TARPON SPRINGS — Officials with the U.S. Army Corps of Engineers recently provided an update to the Tarpon Springs Board of Commissioners on the current status of the Anclote River Dredge Project.

Project manager Geoffrey Klug and lead technical engineer Eduardo Marin appeared before the commission via Zoom on April 27, with Klug providing some background on the scope of the project before updating the board on new developments that have occurred since the Corps’ last update in November.

“This project consists of two primary components,” Klug said. “First the construction of a temporary dredged material management area, or DMMA, and second dredging a total of approximately 25,000 cubic yards of shoal material from two small sections of the river channel and the federal turning basin.”

Klug said the DMMA area would be large enough to hold the 25,000 cubic yards of dredged material from the federal dredging effort as well as 35,000 cubic yards from the local Extended Turning Basin project, which is separate from the federal work. Tarpon is currently seeking state funding to help cover the cost of the basin work, and Mayor Chris Alahouzos later announced a House bill requesting more than $724,000 for the project is “in appropriation and is on the right track” for passage.

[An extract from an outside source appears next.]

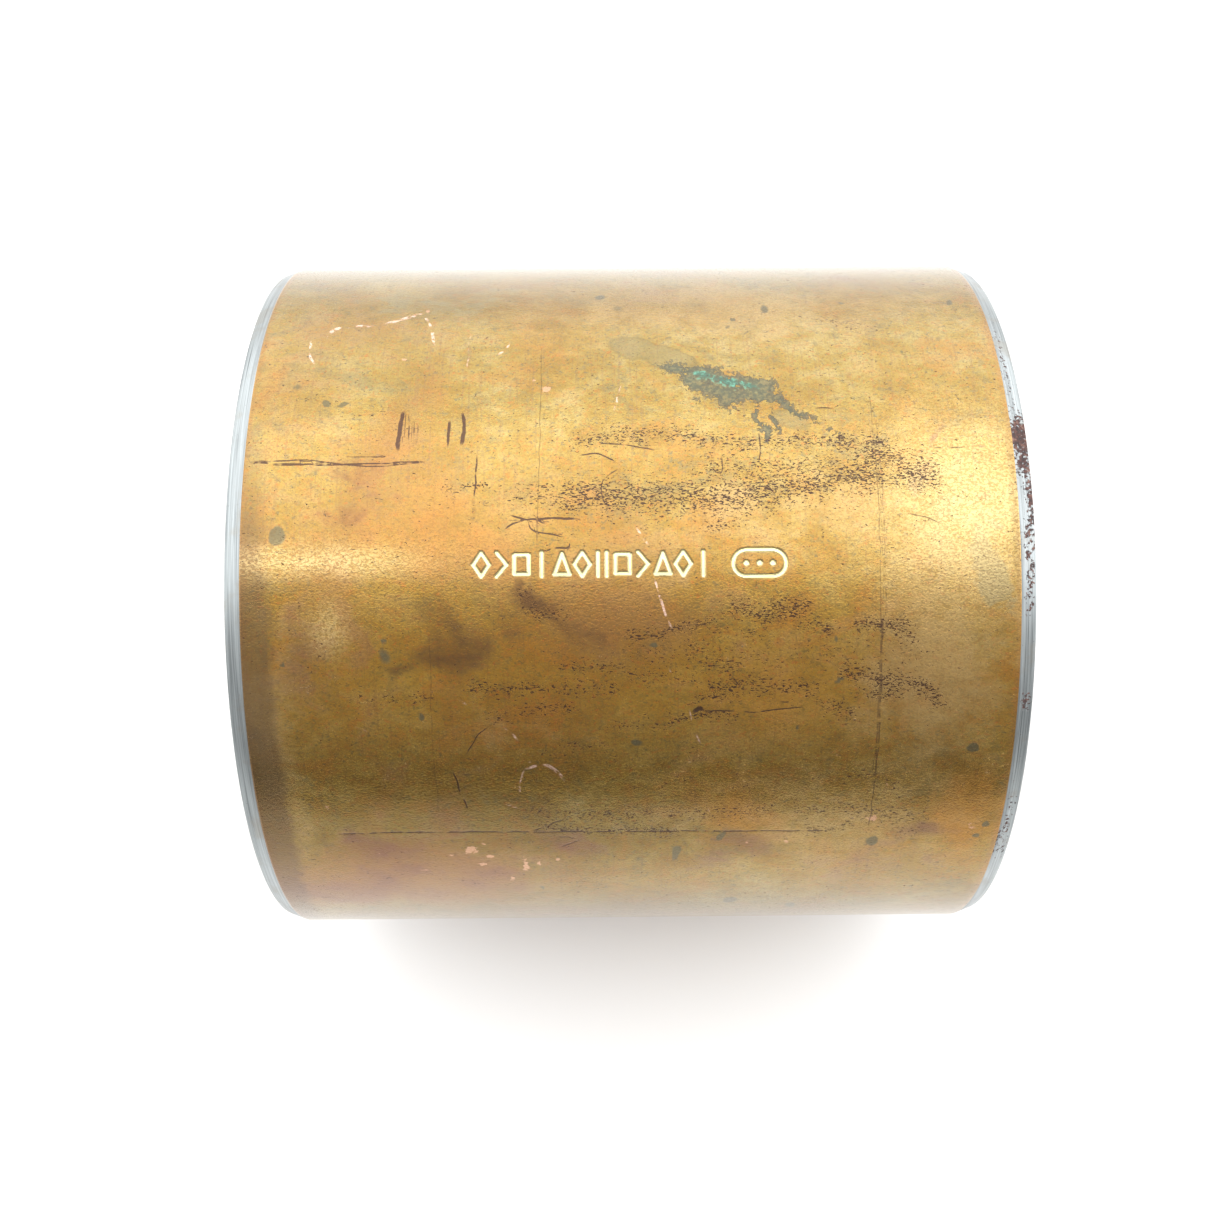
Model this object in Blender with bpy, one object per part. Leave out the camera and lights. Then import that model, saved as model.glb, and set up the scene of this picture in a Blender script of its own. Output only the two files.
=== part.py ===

In November, Corps officials said no contracts were awarded during the initial bidding process. Klug, who is now leading the procurement process, said the project was readvertised on March 4 as a Request for Proposals, or RFP, and “proposals were received April 6 and are currently under evaluation.” While he said he could not provide details about the proposals that were received, Klug said they “are scheduled and tracking towards and targeting a May 21 award” of the bid. He also noted the Army is also looking into expanding the project’s scope to include dredging the “outer cuts” of the river using Corps-owned special purpose dredge plants, but the project is still seeking federal funding. “We will continue to express capability for this in future federal budget cycles if the project is not picked up in the FY 2022 president’s budget,” Klug said.

Following the presentation, the commission had several questions, including when work on the project, which has been discussed and planned for many years, would finally begin.

Klug said after the bid is awarded, he estimated it would take roughly 60-75 days “to physically initiate work on site.”

Alahouzos asked if the contractors would be working on the main channel as well as the extended turning basin, and Klug reiterated the proposals were currently under evaluation but noted “the scope of the project does include two sections of shoaling above the federal project design dimensions in the river portion as well as the turning basin.”

Commissioner Townsend Tarapani asked where the 3,000 linear feet of pipe needed to transport the dredged material to the spoil site would be located, and Klug said the pipe would come ashore on the north side of the river near the marina and run along the side of Anclote Road to the site.

When Commissioner Costa Vatikiotis asked about changes to the spoil site design since their last update, Marin said the data from the city’s survey of the spoil site led to “one major change in the design.

“The city provided some geotechnical information to us and we were very grateful to receive it because in the report that was provided to the Corps it stated that if we were to build a DMMA as designed there was a great risk we would create a sinkhole there,” he explained, noting they changed the terms of the bid to state the contractor must “build the DMMA to the grades shown but there is not enough fill on site and they have to import material.”

During the public comments, Athena Tsardoulias said she “had a lot of concerns” about the project, including the timing of “cut two” as well as the ability for working boats to get in and out of the channel.

“If you don’t do the entrance and exit, the rest of the work seems moot,” Tsardoulias said.

After Summer Blevins, a spokesperson for U.S. Rep. Gus Bilirakis’ office, said she wanted to let the commission know Bilirakis “has agreed to reach out to the governor” to make sure that the state funding for the project doesn’t get vetoed again, the mayor praised state, local and federal legislators for their support.

“I would like to again express my appreciation to our representatives at the state level, local and county and of course us in the city,” he said, “adding they would “continue to track House Bill 2023, which is going to provide us with the ($724,000) funding for the Extended Turning Basin.”

The next day, Alahouzos singled out state Reps. Chris Latvala and Chris Sprowls, Bilirakis, as well as Pinellas County Commissioner Dave Eggers for their continued support of the dredge project.

“As I’ve made clear, the Anclote River Dredge Project is very important not only to the city of Tarpon Springs but to all of Pinellas County,” Alahouzos said by phone, adding, “the continued support of these state, county and federal lawmakers proves that. This project would not be happening without their help, and we are all looking forward to the work starting very soon.”